The story is a believable drama. It explores the issues between Stefen and his girlfriend Lisa (Lea Thompson). The two of them go through the typical problems teens face, but one of the main conflicts is that Lisa is worried Stefen will get the scholarship and never return home. She tells him that she is doomed to live her life as a grocery store clerk, because band members do not get scholarships for college. We also learn that her family can't afford to send her away to school. Again, we are to assume her only option in life is to work in a grocery store.

Nickerson too has dreams of greater glory. If he can lead the team to the championship, he will be in line for an assistant college coaching job at a large university. This would mean more money and a better life for him and his family.
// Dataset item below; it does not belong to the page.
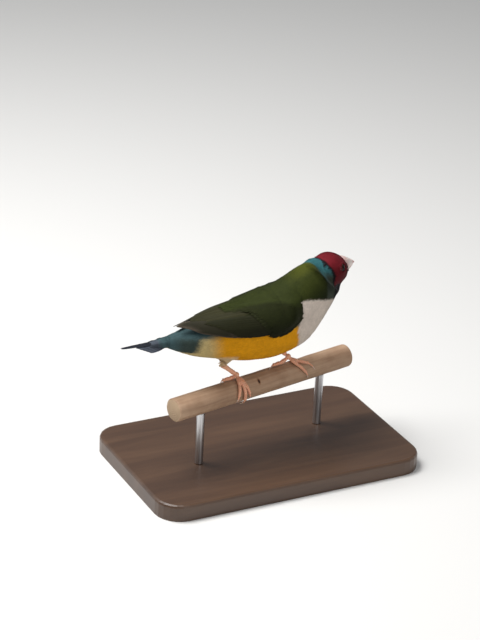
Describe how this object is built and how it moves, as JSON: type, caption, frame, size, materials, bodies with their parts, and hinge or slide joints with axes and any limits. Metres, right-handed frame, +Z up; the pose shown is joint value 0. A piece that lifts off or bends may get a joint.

He is hard-nosed, like many high school football coaches, and Stefen has a hard time biting his tongue when he's around.

The film is not simply another high school drama with happy cheerleaders and star athletes. The movie focuses on the insecurities of kids and the vulnerabilities that nearly everyone faces at some point while growing up. Stefen's relationship with his girlfriend takes on some adult aspects as the relationship becomes serious.

Overall, young Cruise shows excellent acting ability in this film made when he was just 22. Not far from high school age himself, Cruise is believable and likeable. The movie shows us an element of complete human honesty, and instead of a grand finale with an unexpected twist, we see touching emotion and are left with a feel-good drama that is sure to inspire and uplift.